# OBJECTIVE:
Return each line of the listing that contains the string "joints".

JSON records of objects:
------------------------------------------------
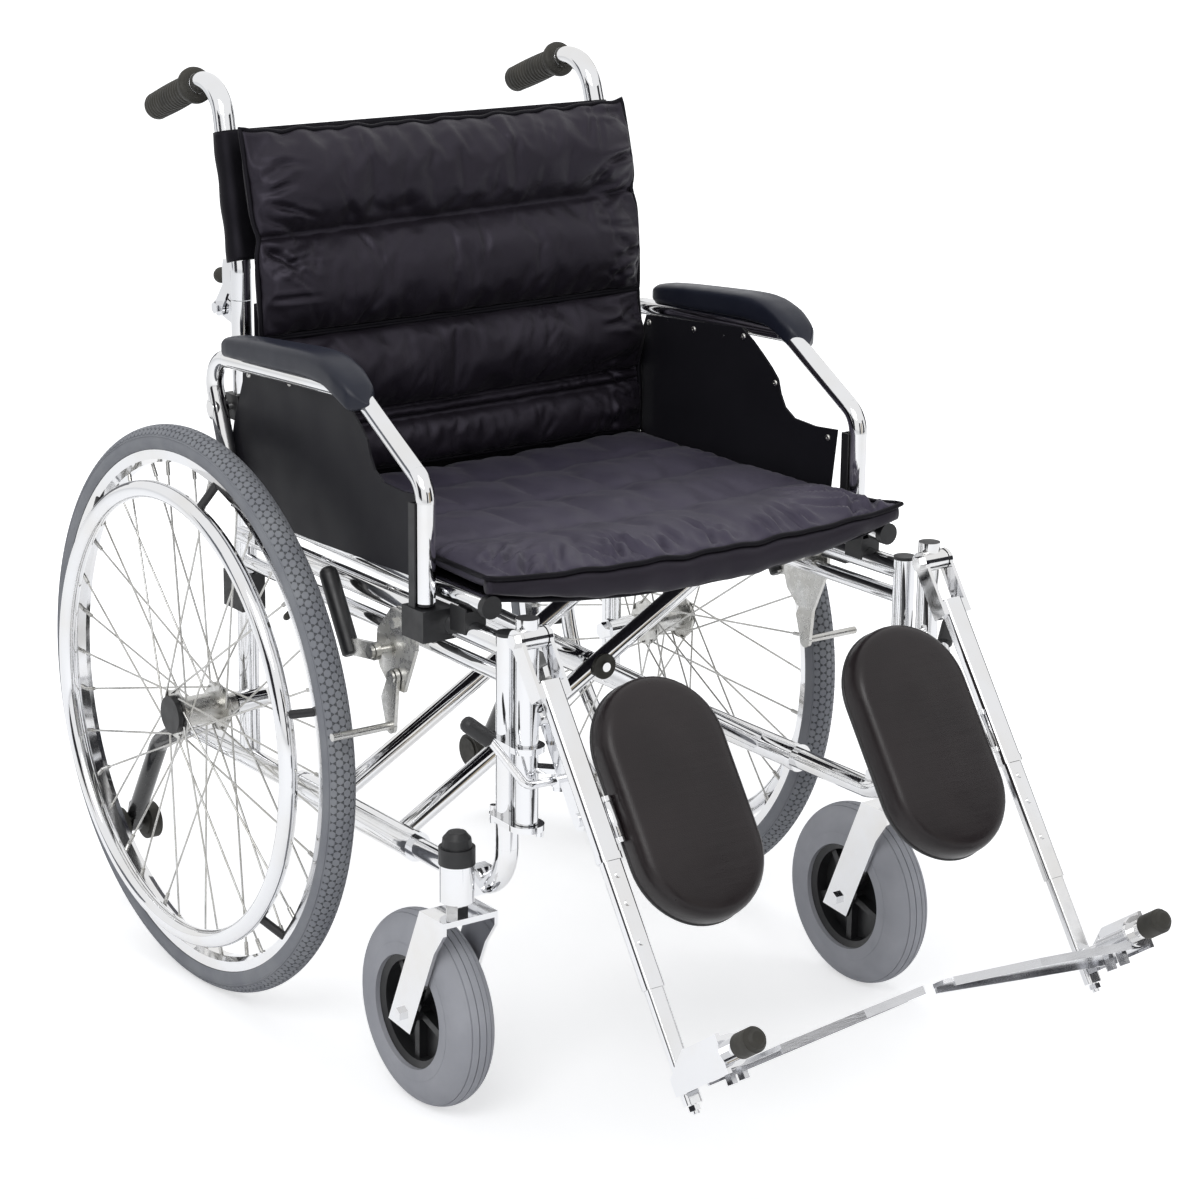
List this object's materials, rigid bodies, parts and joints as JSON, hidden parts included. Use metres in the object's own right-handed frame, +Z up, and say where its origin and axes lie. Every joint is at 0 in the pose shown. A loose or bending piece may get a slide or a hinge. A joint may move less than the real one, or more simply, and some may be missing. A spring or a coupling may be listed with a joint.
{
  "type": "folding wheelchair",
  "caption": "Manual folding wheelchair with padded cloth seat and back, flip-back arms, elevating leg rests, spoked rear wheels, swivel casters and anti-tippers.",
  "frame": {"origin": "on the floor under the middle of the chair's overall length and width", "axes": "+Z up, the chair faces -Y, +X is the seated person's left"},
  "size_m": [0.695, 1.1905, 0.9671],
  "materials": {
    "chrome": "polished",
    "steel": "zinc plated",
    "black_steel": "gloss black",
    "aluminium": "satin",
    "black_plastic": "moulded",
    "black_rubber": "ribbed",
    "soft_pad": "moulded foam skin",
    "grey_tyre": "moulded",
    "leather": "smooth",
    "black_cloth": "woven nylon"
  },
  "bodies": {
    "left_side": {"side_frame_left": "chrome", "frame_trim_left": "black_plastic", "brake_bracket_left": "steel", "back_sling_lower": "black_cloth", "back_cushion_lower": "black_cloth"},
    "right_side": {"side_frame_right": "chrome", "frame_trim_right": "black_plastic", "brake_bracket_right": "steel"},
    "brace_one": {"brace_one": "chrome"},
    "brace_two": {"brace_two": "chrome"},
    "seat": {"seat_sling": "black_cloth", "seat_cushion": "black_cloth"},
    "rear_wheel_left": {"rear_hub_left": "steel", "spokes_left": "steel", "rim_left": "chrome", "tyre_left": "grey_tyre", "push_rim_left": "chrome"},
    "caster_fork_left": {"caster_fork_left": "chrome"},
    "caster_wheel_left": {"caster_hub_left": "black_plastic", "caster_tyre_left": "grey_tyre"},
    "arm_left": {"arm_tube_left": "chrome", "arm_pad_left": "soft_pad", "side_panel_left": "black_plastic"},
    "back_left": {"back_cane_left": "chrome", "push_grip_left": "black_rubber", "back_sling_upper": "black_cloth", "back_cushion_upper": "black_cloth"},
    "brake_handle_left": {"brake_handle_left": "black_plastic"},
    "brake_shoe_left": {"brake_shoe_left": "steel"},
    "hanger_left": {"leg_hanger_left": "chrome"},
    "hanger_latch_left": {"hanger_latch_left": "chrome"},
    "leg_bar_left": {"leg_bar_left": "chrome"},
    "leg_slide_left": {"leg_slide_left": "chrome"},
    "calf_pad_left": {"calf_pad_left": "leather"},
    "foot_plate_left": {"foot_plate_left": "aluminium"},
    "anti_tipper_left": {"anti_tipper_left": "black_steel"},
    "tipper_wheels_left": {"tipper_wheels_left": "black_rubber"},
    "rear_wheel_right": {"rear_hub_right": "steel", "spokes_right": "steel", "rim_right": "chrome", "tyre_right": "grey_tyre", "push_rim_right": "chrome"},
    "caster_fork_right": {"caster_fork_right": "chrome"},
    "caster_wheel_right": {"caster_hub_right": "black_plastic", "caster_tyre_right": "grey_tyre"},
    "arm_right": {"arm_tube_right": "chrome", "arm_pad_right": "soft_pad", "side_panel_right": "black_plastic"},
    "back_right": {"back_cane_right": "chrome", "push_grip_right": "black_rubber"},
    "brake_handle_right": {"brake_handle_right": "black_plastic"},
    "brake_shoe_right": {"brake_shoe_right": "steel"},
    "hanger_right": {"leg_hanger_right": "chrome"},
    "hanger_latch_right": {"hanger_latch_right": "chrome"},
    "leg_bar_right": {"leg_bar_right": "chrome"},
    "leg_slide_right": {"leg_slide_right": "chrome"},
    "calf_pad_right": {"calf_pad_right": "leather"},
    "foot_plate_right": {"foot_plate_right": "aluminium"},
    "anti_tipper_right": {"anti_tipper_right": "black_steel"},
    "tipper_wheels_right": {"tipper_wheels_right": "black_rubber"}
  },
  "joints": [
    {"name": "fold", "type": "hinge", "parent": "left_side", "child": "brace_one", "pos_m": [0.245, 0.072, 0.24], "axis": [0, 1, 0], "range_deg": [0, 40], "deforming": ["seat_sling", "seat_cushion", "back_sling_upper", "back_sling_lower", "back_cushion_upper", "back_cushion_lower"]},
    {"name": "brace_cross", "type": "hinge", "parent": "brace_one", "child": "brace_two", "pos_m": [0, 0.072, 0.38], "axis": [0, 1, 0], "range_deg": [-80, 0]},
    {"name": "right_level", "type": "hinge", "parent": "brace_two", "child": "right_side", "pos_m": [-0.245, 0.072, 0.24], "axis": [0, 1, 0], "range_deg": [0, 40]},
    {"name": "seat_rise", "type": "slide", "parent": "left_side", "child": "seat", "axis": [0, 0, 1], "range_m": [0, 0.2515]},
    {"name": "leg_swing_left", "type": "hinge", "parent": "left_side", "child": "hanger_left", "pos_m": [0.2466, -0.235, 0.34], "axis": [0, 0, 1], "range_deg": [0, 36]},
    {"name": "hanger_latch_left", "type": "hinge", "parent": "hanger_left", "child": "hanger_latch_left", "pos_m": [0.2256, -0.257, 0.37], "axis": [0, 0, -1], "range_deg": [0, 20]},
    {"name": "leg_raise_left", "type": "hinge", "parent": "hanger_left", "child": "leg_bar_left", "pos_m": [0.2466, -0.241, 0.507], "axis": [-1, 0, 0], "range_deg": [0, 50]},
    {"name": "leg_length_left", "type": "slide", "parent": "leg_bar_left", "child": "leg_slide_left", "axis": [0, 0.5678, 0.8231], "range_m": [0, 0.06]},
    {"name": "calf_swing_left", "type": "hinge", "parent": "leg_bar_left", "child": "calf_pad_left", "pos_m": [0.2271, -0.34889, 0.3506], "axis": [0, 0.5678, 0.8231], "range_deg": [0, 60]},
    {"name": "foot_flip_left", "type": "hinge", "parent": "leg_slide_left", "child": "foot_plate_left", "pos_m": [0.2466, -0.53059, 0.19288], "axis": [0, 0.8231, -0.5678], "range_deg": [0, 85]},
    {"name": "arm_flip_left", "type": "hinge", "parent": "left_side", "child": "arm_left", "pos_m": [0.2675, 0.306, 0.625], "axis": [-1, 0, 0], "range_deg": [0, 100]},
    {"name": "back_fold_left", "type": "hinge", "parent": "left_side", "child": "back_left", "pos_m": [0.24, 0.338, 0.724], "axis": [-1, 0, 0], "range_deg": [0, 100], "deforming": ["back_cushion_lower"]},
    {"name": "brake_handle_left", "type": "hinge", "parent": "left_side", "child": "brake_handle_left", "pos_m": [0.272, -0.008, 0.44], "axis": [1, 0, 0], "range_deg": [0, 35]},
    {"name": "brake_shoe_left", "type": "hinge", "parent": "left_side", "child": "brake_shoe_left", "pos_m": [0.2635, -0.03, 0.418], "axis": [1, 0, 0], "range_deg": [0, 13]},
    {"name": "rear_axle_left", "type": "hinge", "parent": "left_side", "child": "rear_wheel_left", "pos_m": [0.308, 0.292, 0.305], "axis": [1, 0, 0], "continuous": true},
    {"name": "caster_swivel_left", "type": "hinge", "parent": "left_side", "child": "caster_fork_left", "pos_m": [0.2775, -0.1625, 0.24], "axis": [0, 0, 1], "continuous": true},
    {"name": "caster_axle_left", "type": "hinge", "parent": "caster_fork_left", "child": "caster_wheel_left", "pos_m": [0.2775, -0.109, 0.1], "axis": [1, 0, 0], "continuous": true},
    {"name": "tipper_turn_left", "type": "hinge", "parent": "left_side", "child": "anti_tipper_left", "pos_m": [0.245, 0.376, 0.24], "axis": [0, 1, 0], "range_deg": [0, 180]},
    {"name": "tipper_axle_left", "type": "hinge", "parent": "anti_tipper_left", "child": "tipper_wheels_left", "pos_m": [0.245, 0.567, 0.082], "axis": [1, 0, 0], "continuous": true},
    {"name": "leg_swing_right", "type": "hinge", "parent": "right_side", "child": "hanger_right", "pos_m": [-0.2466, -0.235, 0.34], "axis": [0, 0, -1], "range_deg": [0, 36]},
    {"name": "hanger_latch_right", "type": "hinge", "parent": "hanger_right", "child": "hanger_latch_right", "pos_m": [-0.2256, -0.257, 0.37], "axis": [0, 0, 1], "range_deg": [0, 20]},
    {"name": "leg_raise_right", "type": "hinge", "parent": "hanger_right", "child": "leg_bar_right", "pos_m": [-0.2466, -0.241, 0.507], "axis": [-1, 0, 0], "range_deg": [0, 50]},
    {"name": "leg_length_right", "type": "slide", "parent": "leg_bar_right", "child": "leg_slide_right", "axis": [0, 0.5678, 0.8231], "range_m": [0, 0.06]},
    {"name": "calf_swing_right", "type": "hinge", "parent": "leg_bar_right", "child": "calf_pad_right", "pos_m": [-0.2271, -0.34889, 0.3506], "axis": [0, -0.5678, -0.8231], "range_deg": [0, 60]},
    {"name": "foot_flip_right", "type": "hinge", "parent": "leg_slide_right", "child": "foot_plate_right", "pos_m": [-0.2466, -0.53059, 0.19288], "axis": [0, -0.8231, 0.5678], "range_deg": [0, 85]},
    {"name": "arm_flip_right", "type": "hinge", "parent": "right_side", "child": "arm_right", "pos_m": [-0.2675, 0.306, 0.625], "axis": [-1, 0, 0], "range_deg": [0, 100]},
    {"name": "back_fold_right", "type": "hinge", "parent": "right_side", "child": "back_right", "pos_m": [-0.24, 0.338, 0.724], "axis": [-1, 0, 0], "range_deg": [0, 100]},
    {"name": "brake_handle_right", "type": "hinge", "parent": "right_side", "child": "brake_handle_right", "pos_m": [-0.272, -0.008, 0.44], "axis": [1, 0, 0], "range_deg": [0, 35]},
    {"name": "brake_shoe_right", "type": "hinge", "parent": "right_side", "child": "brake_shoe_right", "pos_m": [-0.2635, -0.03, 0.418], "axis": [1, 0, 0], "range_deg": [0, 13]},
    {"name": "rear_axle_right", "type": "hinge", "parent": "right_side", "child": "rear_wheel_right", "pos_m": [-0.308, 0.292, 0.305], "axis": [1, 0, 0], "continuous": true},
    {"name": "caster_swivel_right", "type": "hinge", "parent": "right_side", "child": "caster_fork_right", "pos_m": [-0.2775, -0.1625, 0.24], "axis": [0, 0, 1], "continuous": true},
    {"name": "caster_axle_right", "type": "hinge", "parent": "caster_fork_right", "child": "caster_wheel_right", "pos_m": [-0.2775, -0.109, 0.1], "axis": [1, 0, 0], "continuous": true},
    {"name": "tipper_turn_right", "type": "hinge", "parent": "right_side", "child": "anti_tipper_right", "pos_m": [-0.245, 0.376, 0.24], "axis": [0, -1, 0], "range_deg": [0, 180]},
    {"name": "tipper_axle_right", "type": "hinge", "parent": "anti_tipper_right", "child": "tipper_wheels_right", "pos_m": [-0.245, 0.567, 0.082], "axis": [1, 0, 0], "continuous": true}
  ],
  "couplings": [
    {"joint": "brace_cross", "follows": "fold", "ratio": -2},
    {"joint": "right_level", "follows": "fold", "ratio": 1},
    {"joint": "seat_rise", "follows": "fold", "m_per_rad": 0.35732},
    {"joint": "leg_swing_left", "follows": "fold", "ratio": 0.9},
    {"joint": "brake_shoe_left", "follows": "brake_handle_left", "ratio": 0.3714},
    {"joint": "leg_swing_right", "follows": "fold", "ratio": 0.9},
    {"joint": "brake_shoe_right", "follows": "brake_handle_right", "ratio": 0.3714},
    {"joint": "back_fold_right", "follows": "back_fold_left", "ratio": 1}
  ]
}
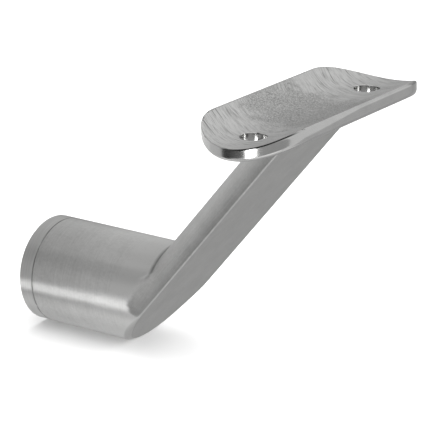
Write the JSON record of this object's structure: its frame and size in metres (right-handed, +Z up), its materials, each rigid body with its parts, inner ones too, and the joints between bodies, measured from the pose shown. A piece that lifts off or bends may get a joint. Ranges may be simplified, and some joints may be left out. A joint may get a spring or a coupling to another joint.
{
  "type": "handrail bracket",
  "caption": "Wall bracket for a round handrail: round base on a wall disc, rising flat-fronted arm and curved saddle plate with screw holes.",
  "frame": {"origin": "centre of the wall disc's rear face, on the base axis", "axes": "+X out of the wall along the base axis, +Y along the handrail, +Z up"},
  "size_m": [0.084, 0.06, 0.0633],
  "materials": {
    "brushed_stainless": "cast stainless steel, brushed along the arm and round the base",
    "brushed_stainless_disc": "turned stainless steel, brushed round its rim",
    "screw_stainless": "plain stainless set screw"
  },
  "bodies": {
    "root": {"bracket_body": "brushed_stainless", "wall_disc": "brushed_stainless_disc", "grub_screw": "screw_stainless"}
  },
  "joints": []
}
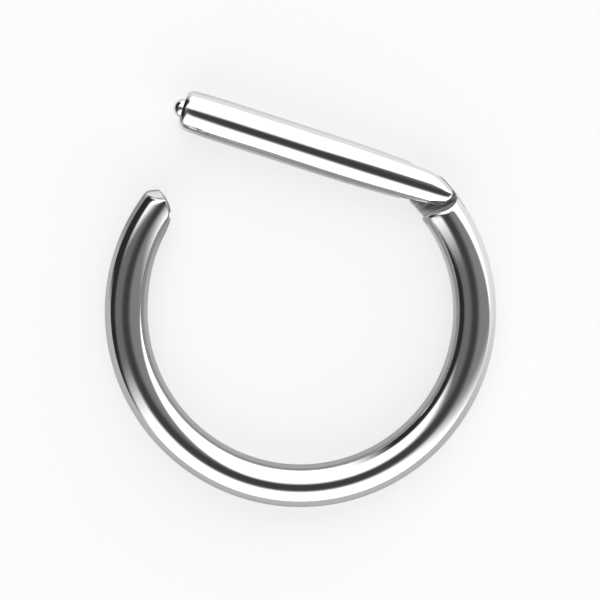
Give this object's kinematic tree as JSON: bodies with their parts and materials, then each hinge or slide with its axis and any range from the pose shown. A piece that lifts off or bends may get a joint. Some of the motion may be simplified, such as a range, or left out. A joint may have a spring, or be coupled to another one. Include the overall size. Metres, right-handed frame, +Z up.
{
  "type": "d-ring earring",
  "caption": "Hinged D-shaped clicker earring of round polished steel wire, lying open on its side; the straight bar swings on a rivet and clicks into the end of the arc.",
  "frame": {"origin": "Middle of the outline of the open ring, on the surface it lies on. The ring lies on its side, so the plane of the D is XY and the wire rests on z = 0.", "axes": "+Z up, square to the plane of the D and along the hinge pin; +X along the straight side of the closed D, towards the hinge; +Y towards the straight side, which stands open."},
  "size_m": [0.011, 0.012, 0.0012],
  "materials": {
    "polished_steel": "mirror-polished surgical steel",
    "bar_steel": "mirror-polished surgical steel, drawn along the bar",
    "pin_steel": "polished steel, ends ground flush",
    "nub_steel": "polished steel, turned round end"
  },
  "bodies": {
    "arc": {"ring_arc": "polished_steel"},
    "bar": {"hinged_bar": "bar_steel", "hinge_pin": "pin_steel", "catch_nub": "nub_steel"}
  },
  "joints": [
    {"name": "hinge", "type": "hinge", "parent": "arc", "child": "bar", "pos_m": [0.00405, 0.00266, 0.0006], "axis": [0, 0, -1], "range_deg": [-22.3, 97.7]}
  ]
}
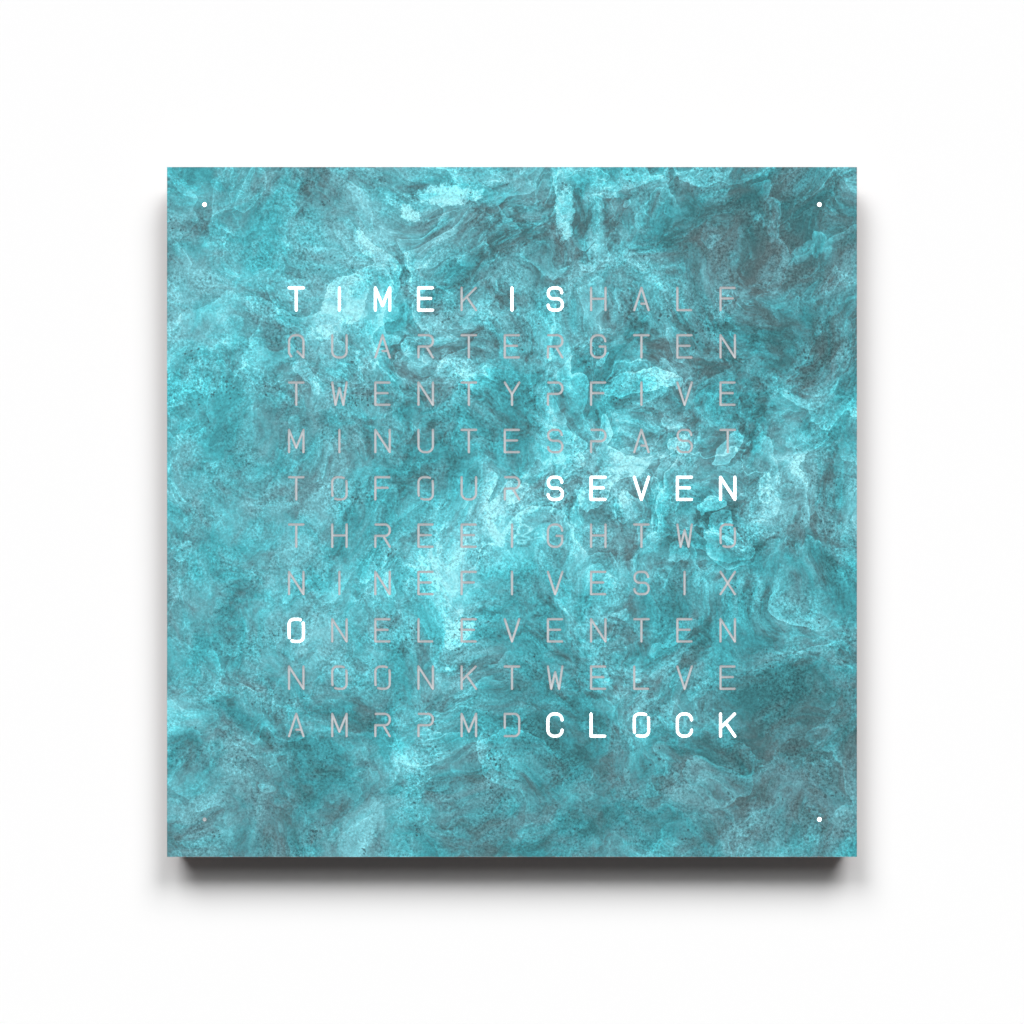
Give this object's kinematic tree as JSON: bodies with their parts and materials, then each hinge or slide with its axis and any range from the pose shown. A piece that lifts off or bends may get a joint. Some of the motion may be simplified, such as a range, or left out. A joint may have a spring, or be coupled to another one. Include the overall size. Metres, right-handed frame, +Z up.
------------------------------------------------
# EXERCISE RESULT:
List this object's materials, rigid bodies, parts and joints as JSON, hidden parts included. Use metres in the object's own right-handed frame, +Z up, and say where its origin and axes lie. Every joint is at 0 in the pose shown. A loose or bending piece may get a slide or a hinge. A joint may move less than the real one, or more simply, and some may be missing. A spring or a coupling may be listed with a joint.
  "joints": [
Write the JSON record of this object's structure: its frame and size in metres (right-handed, +Z up), its materials, each rigid body with its parts, inner ones too, and the joints between bodies, measured from the pose shown. A piece that lifts off or bends may get a joint. Ranges may be simplified, and some joints may be left out. A joint may get a spring or a coupling to another joint.
  "joints": []
  "joints": [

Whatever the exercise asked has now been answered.